### DO THIS
Return the listing below in full, with every line exactly as it is.

--- start of THE DATA ---

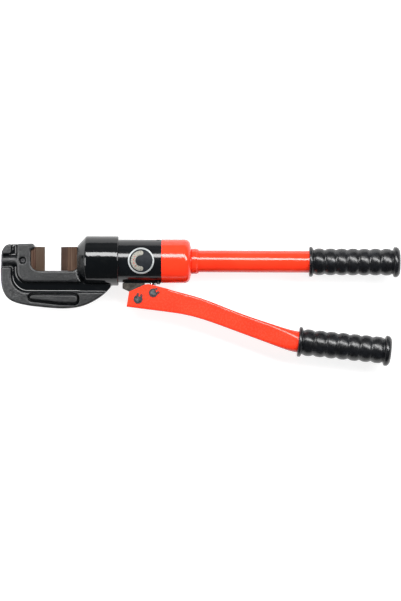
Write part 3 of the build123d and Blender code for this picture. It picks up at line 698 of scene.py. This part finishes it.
class BARCUTTER_OT_pump(Operator):
    """Pump plunger, its eye and seals, the fulcrum lug and the valves"""
    bl_idname = "barcutter.pump"
    bl_label = "Pump"

    def execute(self, context):
        dress("bare_cast_steel", "fulcrum_lug")
        dress("blackened_steel", "lug_screws", "plunger_eye", "plunger_gland", "release_pin",
              "release_plug", "relief_adjuster")
        dress("hard_chrome_plate", "plunger")
        dress("nitrile_rubber", "plunger_seal")
        dress("lapped_ball_steel", "delivery_ball", "suction_ball", "relief_ball", "release_ball")
        dress("drawn_spring_steel", "delivery_spring", "suction_spring", "relief_spring",
              "release_spring", "delivery_plug")
        dress("turned_brass", "suction_seat")
        return {"FINISHED"}


# ---------------------------------------------------------------- studio

def soft_box(name, across, along, place, aim, radiance):
    """Rectangular area light with that radiance, turned towards aim, its long side along X."""
    data = bpy.data.lights.new(name, "AREA")
    data.shape = "RECTANGLE"
    data.size, data.size_y = along, across
    data.energy = radiance * math.pi * along * across
    light = bpy.data.objects.new(name, data)
    light.location = place
    direction = Vector(aim) - Vector(place)
    light.rotation_euler = direction.to_track_quat("-Z", "Y").to_euler()
    light.visible_camera = False
    bpy.context.scene.collection.objects.link(light)


def studio_floor():
    """Plain pale sheet that the tool lies on; it glows a little, so that its shadow stays faint."""
    mesh = bpy.data.meshes.new("floor")
    sheet = bmesh.new()
    bmesh.ops.create_circle(sheet, cap_ends=True, segments=64, radius=9.0)
    bmesh.ops.translate(sheet, verts=sheet.verts, vec=(0, 0, -0.0005))
    sheet.to_mesh(mesh)
    sheet.free()
    floor = bpy.data.objects.new("floor", mesh)
    bpy.context.scene.collection.objects.link(floor)
    material, _, shader, _ = new_material("pale_paper", Roughness=0.9, Emission_Strength=0.85)
    shader.inputs["Base Color"].default_value = (0.3, 0.3, 0.3, 1)
    shader.inputs["Emission Color"].default_value = (1, 1, 1, 1)
    mesh.materials.append(material)


def studio_world(walls, ceiling):
    """Pale walls round the table, brightest beyond the tool, under a dark ceiling. The camera
    sees them as white."""
    world = bpy.data.worlds.new("studio")
    world.use_nodes = True
    tree = world.node_tree
    tree.nodes.clear()
    direction = add_node(tree, "ShaderNodeTexCoord").outputs["Generated"]
    axes = add_node(tree, "ShaderNodeSeparateXYZ", {0: direction})
    side = add_node(tree, "ShaderNodeVectorMath", {0: direction, 1: BRIGHT_WALL}, operation="DOT_PRODUCT")
    lit = spread(tree, side.outputs["Value"], -0.5, 0.6, 0.08, walls)
    share = spread(tree, axes.outputs["Z"], 0.05, 0.55)
    strength = add_node(tree, "ShaderNodeMix", {0: share, 2: lit, 3: ceiling}).outputs[0]
    seen = add_node(tree, "ShaderNodeLightPath").outputs["Is Camera Ray"]
    strength = add_node(tree, "ShaderNodeMix", {0: seen, 2: strength, 3: 1.0}).outputs[0]
    background = add_node(tree, "ShaderNodeBackground", {"Color": (1, 1, 1, 1), "Strength": strength})
    add_node(tree, "ShaderNodeOutputWorld", {"Surface": background.outputs["Background"]})
    return world


class BARCUTTER_OT_studio(Operator):
    """Pale floor, soft lights and the camera above the tool"""
    bl_idname = "barcutter.studio"
    bl_label = "Studio"

    def execute(self, context):
        scene = context.scene
        studio = scene.bar_cutter_studio
        studio_floor()
        aim = (0.0, 0.03, 0.03)
        strip_place = (0.25, aim[1] + STRIP_REACH * math.sin(STRIP_TILT), STRIP_REACH * math.cos(STRIP_TILT))
        soft_box("strip_light", 0.48, 3.2, strip_place, aim, studio.key)
        soft_box("far_box", 1.6, 2.6, (0.0, 1.9, 1.3), aim, studio.fill)
        soft_box("left_box", 0.5, 0.26, (-0.6, 0.02, 0.3), (-0.42, 0.02, 0.0), studio.side)
        scene.world = studio_world(studio.horizon, studio.overhead)

        data = bpy.data.cameras.new("camera")
        data.sensor_width = 36.0
        data.lens = data.sensor_width * studio.distance / studio.field
        camera = bpy.data.objects.new("camera", data)
        camera.location = (0.0, 0.0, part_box("c_head")[1].z / 2 + studio.distance)
        camera.rotation_euler = Euler((0, 0, studio.roll))
        scene.collection.objects.link(camera)
        scene.camera = camera
        scene.view_settings.view_transform = "Standard"
        return {"FINISHED"}


# ---------------------------------------------------------------- add-on

OPERATORS = (
    BARCUTTER_OT_head, BARCUTTER_OT_blades, BARCUTTER_OT_cylinder, BARCUTTER_OT_badge,
    BARCUTTER_OT_handle, BARCUTTER_OT_grips, BARCUTTER_OT_lever, BARCUTTER_OT_pump,
    BARCUTTER_OT_studio,
)


class BARCUTTER_PT_panel(Panel):
    """Lists the pieces, the studio and their settings"""
    bl_idname = "BARCUTTER_PT_panel"
    bl_label = "Bar cutter"
    bl_space_type = "VIEW_3D"
    bl_region_type = "UI"
    bl_category = "Bar cutter"

    def draw(self, context):
        for group in (context.scene.bar_cutter_paint, context.scene.bar_cutter_sizes,
                      context.scene.bar_cutter_studio):
            for name in group.bl_rna.properties.keys():
                if name not in ("rna_type", "name"):
                    self.layout.prop(group, name)
        for operator in OPERATORS:
            self.layout.operator(operator.bl_idname)


CLASSES = (BarCutterPaint, BarCutterSizes, BarCutterStudio, *OPERATORS, BARCUTTER_PT_panel)


def register():
    for cls in CLASSES:
        bpy.utils.register_class(cls)
    bpy.types.Scene.bar_cutter_paint = PointerProperty(type=BarCutterPaint)
    bpy.types.Scene.bar_cutter_sizes = PointerProperty(type=BarCutterSizes)
    bpy.types.Scene.bar_cutter_studio = PointerProperty(type=BarCutterStudio)


def unregister():
    del bpy.types.Scene.bar_cutter_studio
    del bpy.types.Scene.bar_cutter_sizes
    del bpy.types.Scene.bar_cutter_paint
    for cls in reversed(CLASSES):
        bpy.utils.unregister_class(cls)


def main():
    """Makes every piece and the studio."""
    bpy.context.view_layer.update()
    register()
    for operator in OPERATORS:
        group, name = operator.bl_idname.split(".")
        getattr(getattr(bpy.ops, group), name)()


if __name__ == "__main__":
    main()
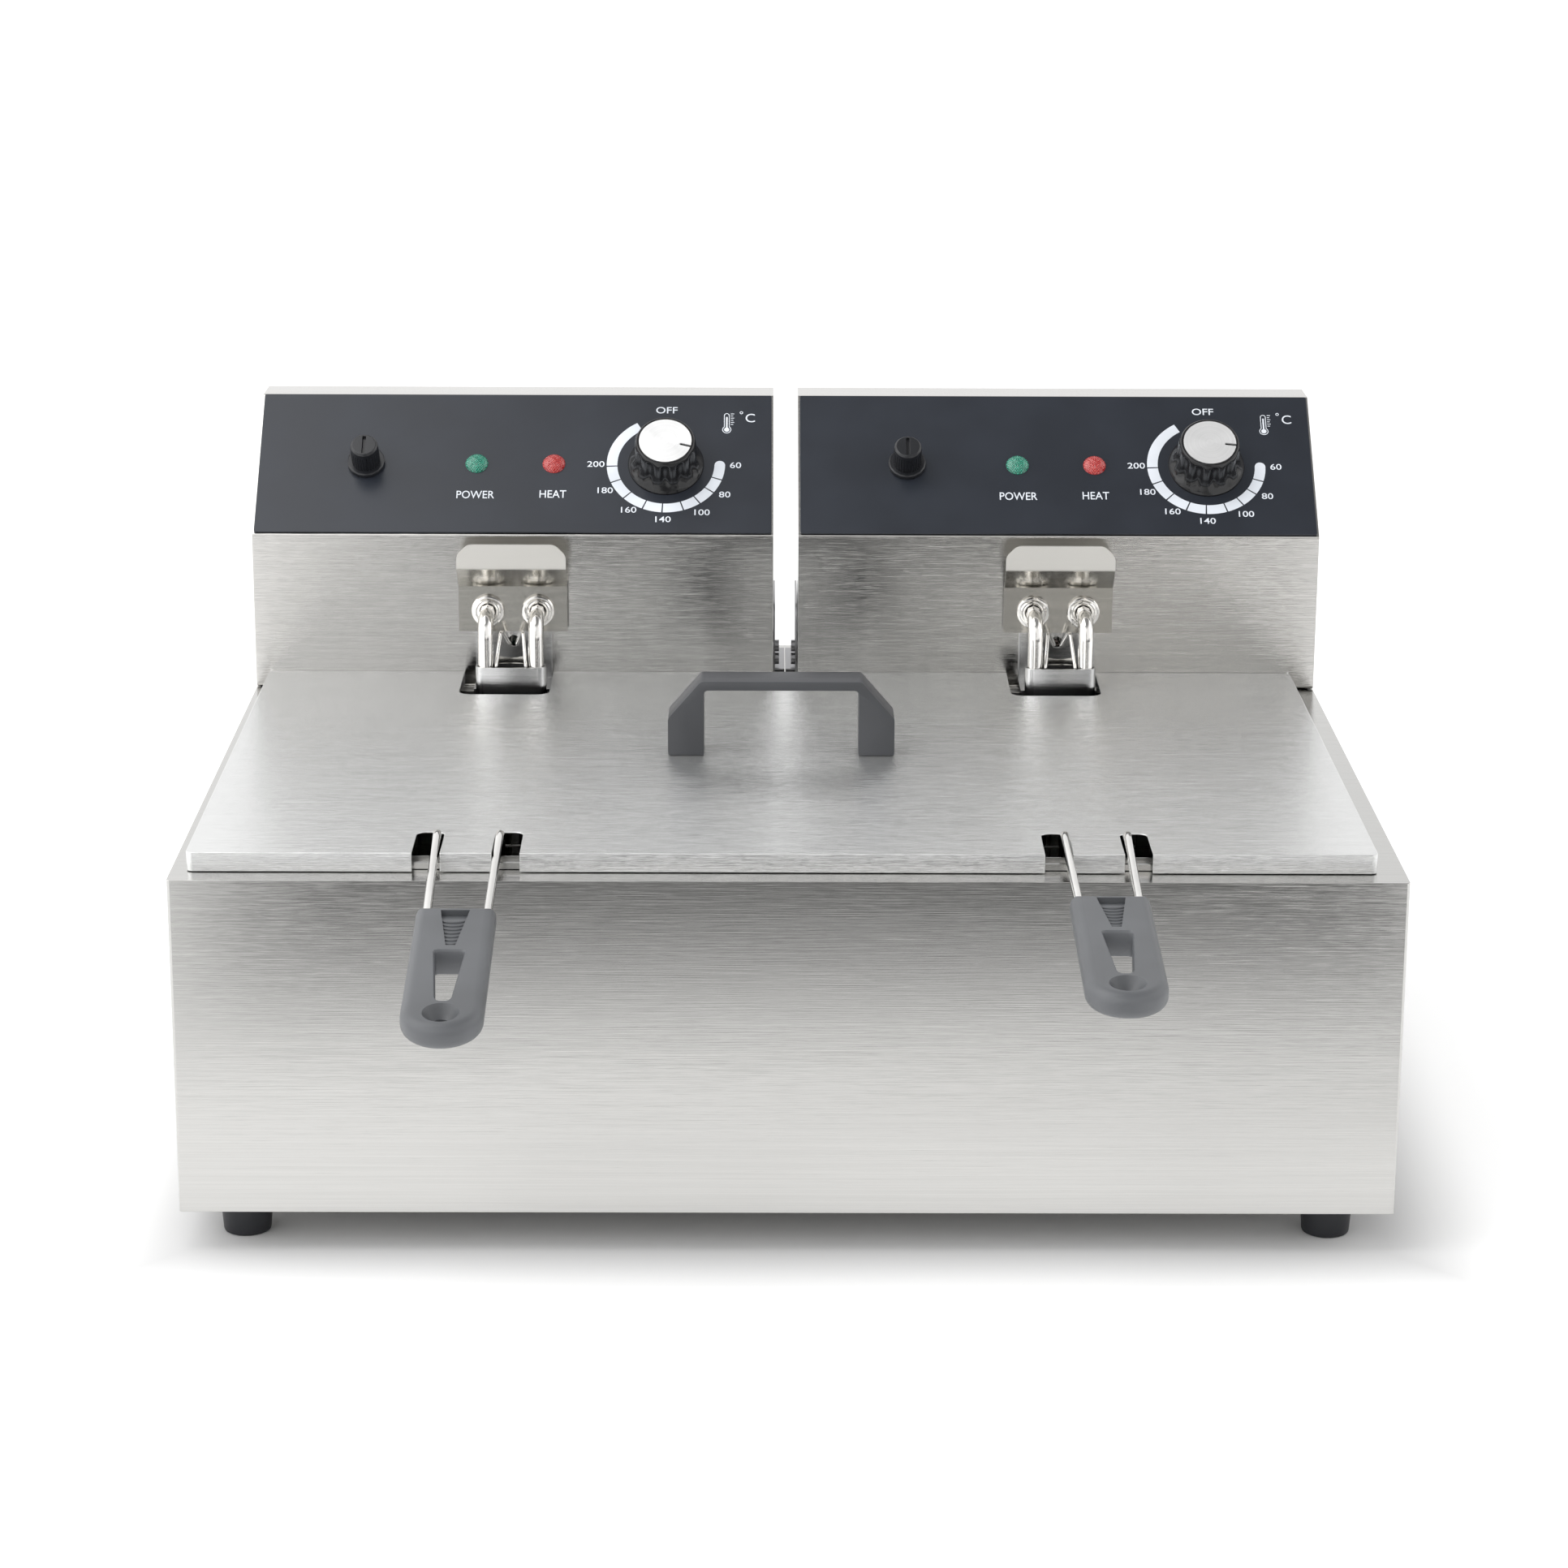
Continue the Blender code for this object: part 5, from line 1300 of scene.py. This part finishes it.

--- end of THE DATA ---

### THE ANSWER
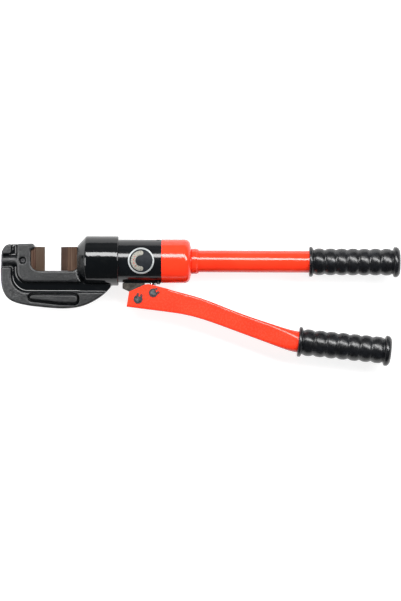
Write part 3 of the build123d and Blender code for this picture. It picks up at line 698 of scene.py. This part finishes it.
class BARCUTTER_OT_pump(Operator):
    """Pump plunger, its eye and seals, the fulcrum lug and the valves"""
    bl_idname = "barcutter.pump"
    bl_label = "Pump"

    def execute(self, context):
        dress("bare_cast_steel", "fulcrum_lug")
        dress("blackened_steel", "lug_screws", "plunger_eye", "plunger_gland", "release_pin",
              "release_plug", "relief_adjuster")
        dress("hard_chrome_plate", "plunger")
        dress("nitrile_rubber", "plunger_seal")
        dress("lapped_ball_steel", "delivery_ball", "suction_ball", "relief_ball", "release_ball")
        dress("drawn_spring_steel", "delivery_spring", "suction_spring", "relief_spring",
              "release_spring", "delivery_plug")
        dress("turned_brass", "suction_seat")
        return {"FINISHED"}


# ---------------------------------------------------------------- studio

def soft_box(name, across, along, place, aim, radiance):
    """Rectangular area light with that radiance, turned towards aim, its long side along X."""
    data = bpy.data.lights.new(name, "AREA")
    data.shape = "RECTANGLE"
    data.size, data.size_y = along, across
    data.energy = radiance * math.pi * along * across
    light = bpy.data.objects.new(name, data)
    light.location = place
    direction = Vector(aim) - Vector(place)
    light.rotation_euler = direction.to_track_quat("-Z", "Y").to_euler()
    light.visible_camera = False
    bpy.context.scene.collection.objects.link(light)


def studio_floor():
    """Plain pale sheet that the tool lies on; it glows a little, so that its shadow stays faint."""
    mesh = bpy.data.meshes.new("floor")
    sheet = bmesh.new()
    bmesh.ops.create_circle(sheet, cap_ends=True, segments=64, radius=9.0)
    bmesh.ops.translate(sheet, verts=sheet.verts, vec=(0, 0, -0.0005))
    sheet.to_mesh(mesh)
    sheet.free()
    floor = bpy.data.objects.new("floor", mesh)
    bpy.context.scene.collection.objects.link(floor)
    material, _, shader, _ = new_material("pale_paper", Roughness=0.9, Emission_Strength=0.85)
    shader.inputs["Base Color"].default_value = (0.3, 0.3, 0.3, 1)
    shader.inputs["Emission Color"].default_value = (1, 1, 1, 1)
    mesh.materials.append(material)


def studio_world(walls, ceiling):
    """Pale walls round the table, brightest beyond the tool, under a dark ceiling. The camera
    sees them as white."""
    world = bpy.data.worlds.new("studio")
    world.use_nodes = True
    tree = world.node_tree
    tree.nodes.clear()
    direction = add_node(tree, "ShaderNodeTexCoord").outputs["Generated"]
    axes = add_node(tree, "ShaderNodeSeparateXYZ", {0: direction})
    side = add_node(tree, "ShaderNodeVectorMath", {0: direction, 1: BRIGHT_WALL}, operation="DOT_PRODUCT")
    lit = spread(tree, side.outputs["Value"], -0.5, 0.6, 0.08, walls)
    share = spread(tree, axes.outputs["Z"], 0.05, 0.55)
    strength = add_node(tree, "ShaderNodeMix", {0: share, 2: lit, 3: ceiling}).outputs[0]
    seen = add_node(tree, "ShaderNodeLightPath").outputs["Is Camera Ray"]
    strength = add_node(tree, "ShaderNodeMix", {0: seen, 2: strength, 3: 1.0}).outputs[0]
    background = add_node(tree, "ShaderNodeBackground", {"Color": (1, 1, 1, 1), "Strength": strength})
    add_node(tree, "ShaderNodeOutputWorld", {"Surface": background.outputs["Background"]})
    return world


class BARCUTTER_OT_studio(Operator):
    """Pale floor, soft lights and the camera above the tool"""
    bl_idname = "barcutter.studio"
    bl_label = "Studio"

    def execute(self, context):
        scene = context.scene
        studio = scene.bar_cutter_studio
        studio_floor()
        aim = (0.0, 0.03, 0.03)
        strip_place = (0.25, aim[1] + STRIP_REACH * math.sin(STRIP_TILT), STRIP_REACH * math.cos(STRIP_TILT))
        soft_box("strip_light", 0.48, 3.2, strip_place, aim, studio.key)
        soft_box("far_box", 1.6, 2.6, (0.0, 1.9, 1.3), aim, studio.fill)
        soft_box("left_box", 0.5, 0.26, (-0.6, 0.02, 0.3), (-0.42, 0.02, 0.0), studio.side)
        scene.world = studio_world(studio.horizon, studio.overhead)

        data = bpy.data.cameras.new("camera")
        data.sensor_width = 36.0
        data.lens = data.sensor_width * studio.distance / studio.field
        camera = bpy.data.objects.new("camera", data)
        camera.location = (0.0, 0.0, part_box("c_head")[1].z / 2 + studio.distance)
        camera.rotation_euler = Euler((0, 0, studio.roll))
        scene.collection.objects.link(camera)
        scene.camera = camera
        scene.view_settings.view_transform = "Standard"
        return {"FINISHED"}


# ---------------------------------------------------------------- add-on

OPERATORS = (
    BARCUTTER_OT_head, BARCUTTER_OT_blades, BARCUTTER_OT_cylinder, BARCUTTER_OT_badge,
    BARCUTTER_OT_handle, BARCUTTER_OT_grips, BARCUTTER_OT_lever, BARCUTTER_OT_pump,
    BARCUTTER_OT_studio,
)


class BARCUTTER_PT_panel(Panel):
    """Lists the pieces, the studio and their settings"""
    bl_idname = "BARCUTTER_PT_panel"
    bl_label = "Bar cutter"
    bl_space_type = "VIEW_3D"
    bl_region_type = "UI"
    bl_category = "Bar cutter"

    def draw(self, context):
        for group in (context.scene.bar_cutter_paint, context.scene.bar_cutter_sizes,
                      context.scene.bar_cutter_studio):
            for name in group.bl_rna.properties.keys():
                if name not in ("rna_type", "name"):
                    self.layout.prop(group, name)
        for operator in OPERATORS:
            self.layout.operator(operator.bl_idname)


CLASSES = (BarCutterPaint, BarCutterSizes, BarCutterStudio, *OPERATORS, BARCUTTER_PT_panel)


def register():
    for cls in CLASSES:
        bpy.utils.register_class(cls)
    bpy.types.Scene.bar_cutter_paint = PointerProperty(type=BarCutterPaint)
    bpy.types.Scene.bar_cutter_sizes = PointerProperty(type=BarCutterSizes)
    bpy.types.Scene.bar_cutter_studio = PointerProperty(type=BarCutterStudio)


def unregister():
    del bpy.types.Scene.bar_cutter_studio
    del bpy.types.Scene.bar_cutter_sizes
    del bpy.types.Scene.bar_cutter_paint
    for cls in reversed(CLASSES):
        bpy.utils.unregister_class(cls)


def main():
    """Makes every piece and the studio."""
    bpy.context.view_layer.update()
    register()
    for operator in OPERATORS:
        group, name = operator.bl_idname.split(".")
        getattr(getattr(bpy.ops, group), name)()


if __name__ == "__main__":
    main()
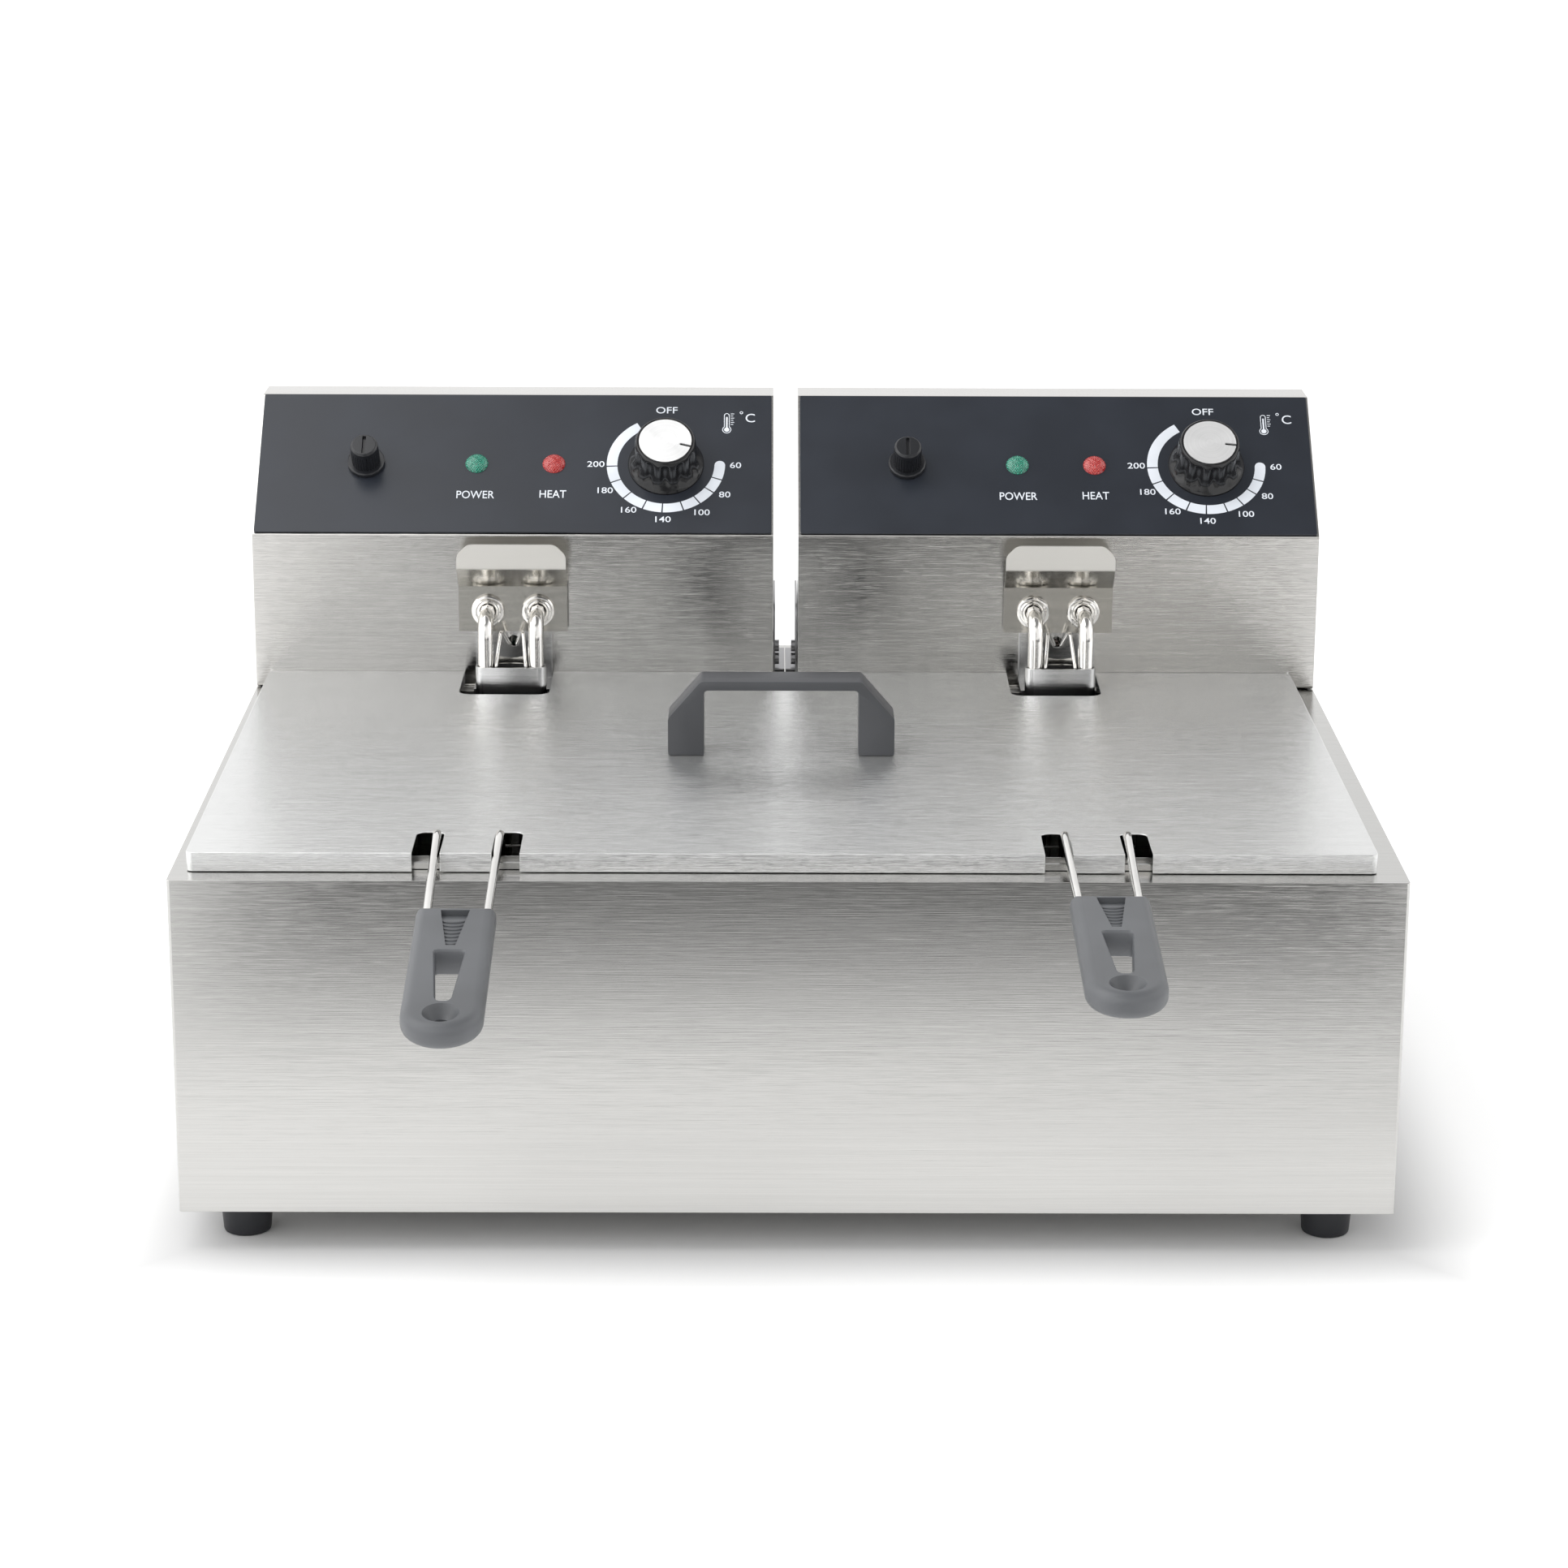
Continue the Blender code for this object: part 5, from line 1300 of scene.py. This part finishes it.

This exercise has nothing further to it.